Can Cilicon start multiple VMs at the same time, which run independent from each others? This'd help us to ultilise the Mac Studios' resources better by parallelising multiple jobs in multiple VMS

antranapp avatar Feb 06 '23 02:02 antranapp

Hi @antranapp, that's definitely something we're considering to implement, however I can't give a clear timeline. In theory it should be possible to run up to 2 VMs in parallel. While I haven't tried it myself I've heard from several people that 2 VMs is a limitation of the Virtualization framework.

Marcocanc avatar Feb 06 '23 09:02 Marcocanc

While it may not be intentional, this works already by starting a second instance of Cilicon. It would be awesome if a single instance were able to manage multiple vms with different configurations to support building on different macos versions.

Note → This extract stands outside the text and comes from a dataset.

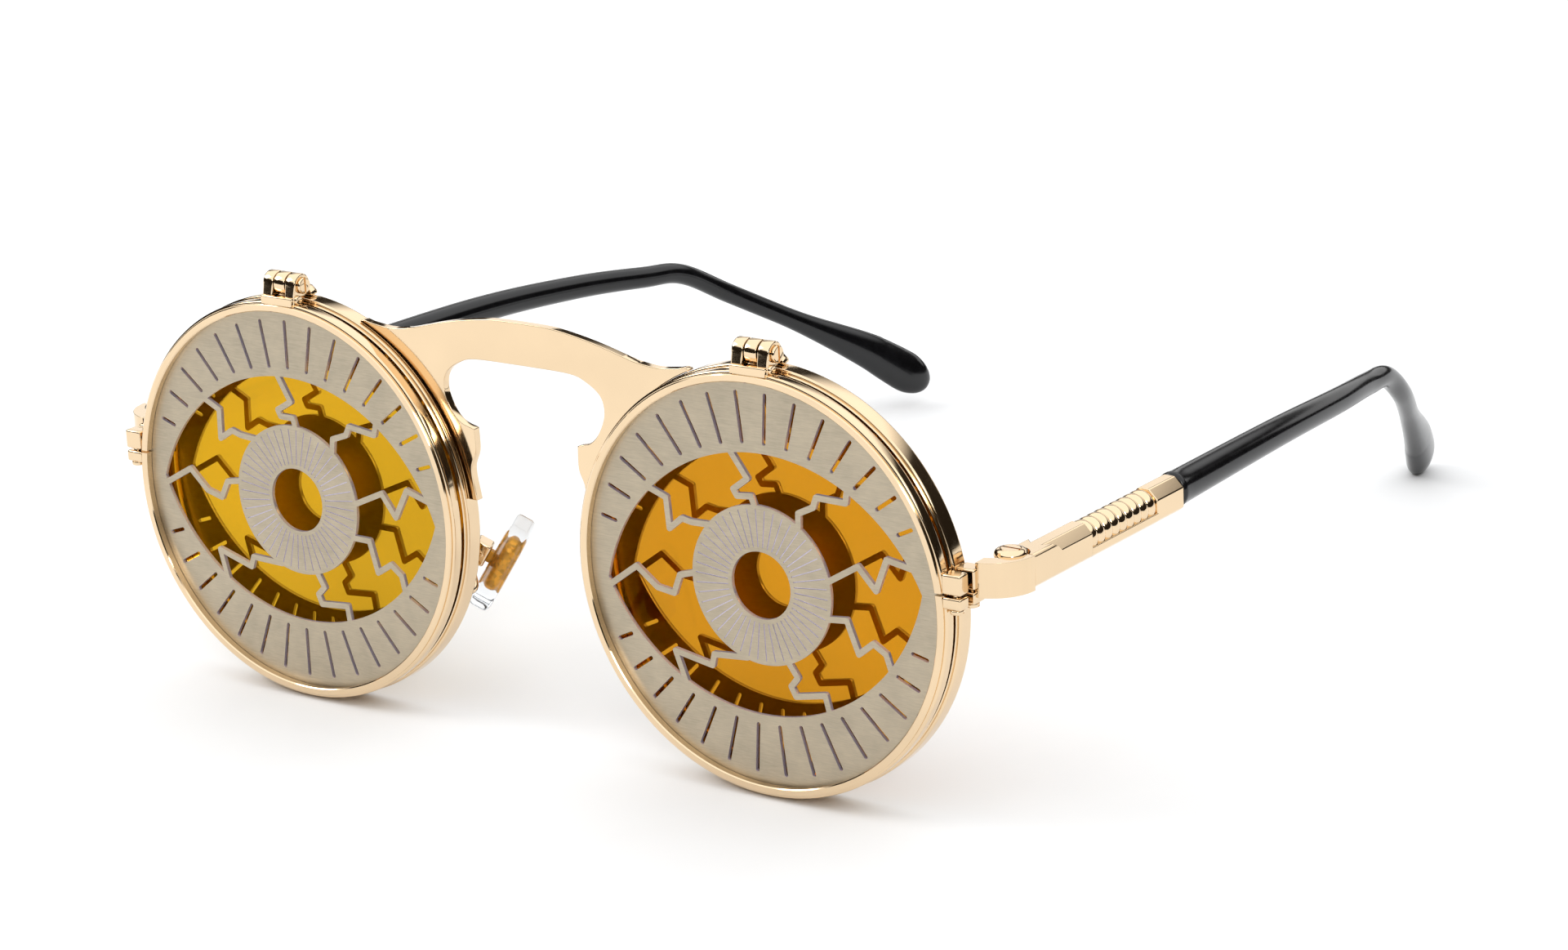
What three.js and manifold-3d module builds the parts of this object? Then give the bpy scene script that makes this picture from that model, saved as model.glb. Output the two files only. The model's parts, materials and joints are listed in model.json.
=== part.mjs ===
// Round flip-up sunglasses: a sheet-metal bridge, two lens rims with mirrored lenses, two flip-up
// fronts with pierced eye plates, spring-look metal temples with plastic sleeves, and nose pads.
// Millimetres. +Z is up, +X is the wearer's left, and the fronts look along -Y.
import * as THREE from 'three';
import { mergeVertices } from 'three/addons/utils/BufferGeometryUtils.js';
import Module from 'manifold-3d';

const wasm = await Module();
wasm.setup();

// ---------------------------------------------------------------- driving dimensions
const lensSpacing = 71.2;        // centre to centre of the two lenses
const rimSegments = 40;          // facets round a rim
const fit = 0.05;                // gap between pieces that are soldered, pressed or screwed together

const flipOuter = 26.0;          // outer radius of a flip-up rim
const flipLip = 24.7;            // radius inside its lips
const flipDepth = 1.9;           // front to back, from y = 0
const plateFront = 1.0;          // y of the eye plate's front face
const plateThick = 0.5;
const plateRadius = 25.2;

const mainOuter = 26.2;          // outer radius of a main rim
const mainLip = 24.6;
const mainFront = 2.5;           // y of its front face
const mainBack = 5.3;
const lensFront = 3.8;           // y of the lens's front face
const lensThick = 1.2;
const lensRadius = 25.5;

const lugHeight = 3.2;           // z of the slit in a rim's closing lugs
const slit = 0.3;                // width of that slit
const lugUp = 2.8;               // how far the upper lug stands above the slit's middle
const lugDown = 1.65;            // how far the lower lug hangs below it
const screwShaft = 0.5;          // radius of a rim closing screw
const screwHead = 0.85;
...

AaronBurchfield avatar Mar 15 '23 07:03 AaronBurchfield

I've heard from several people that 2 VMs is a limitation of the Virtualization framework

It's not a limitation of the framework or the hardware, but rather the legal agreement. You can find it here and the important part is under 2.b.iii:

"to run up to two (2) additional copies or instances of the Apple Software within virtual operating system environments on each Apple-branded computer" (shortened for brevity)

You will get a VZErrorDomain error 6 if you try to add 3 or more which tells you it's not allowed. This is a very old part of the agreement though, so hopefully if enough people ask Apple to amend it they may open it up on Apple Silicon to allow more since clearly with how powerful the new chips are it can definitely support it.


With that said, I'm adding +1 to the ticket as I'd love to see support for two added for the reason above of wanting to support multiple CI test jobs in parallel without having them impact one another.

Sherlouk avatar Mar 19 '23 10:03 Sherlouk

Any updates?

ivan-gaydamakin avatar May 02 '23 12:05 ivan-gaydamakin

This would be very interesting for us. What's needed in terms of implementation to support this feature?

ast3150 avatar Aug 18 '23 12:08 ast3150

Fyi opening Cilicon multiple times (using open -n -a Cilicon) results in the network connection being dropped for both instances of Cilicon

ast3150 avatar Aug 18 '23 12:08 ast3150

Hiya @ast3150 and @Marcocanc , I am running Cilicon right now with two VMs and it seems to be working very well (Cilicon is great full-stop, thank you @Marcocanc for publishing and supporting this project – it really hits the right balance for me between believably ephemeral instances and low-fussiness systems complexity, given a moderate need). I am doing multiple VMs via a pretty easy workaround, but it is my hope to find some discretionary time so I can submit a real PR for this feature (and possibly a couple of other itch-scratches I'm doing locally). For now I will just document the workaround, which is having two running app instances of Cilicon where the second one looks for a config entitled cilicon2.yml (this requires building your own Cilicon.app for the second app/instance).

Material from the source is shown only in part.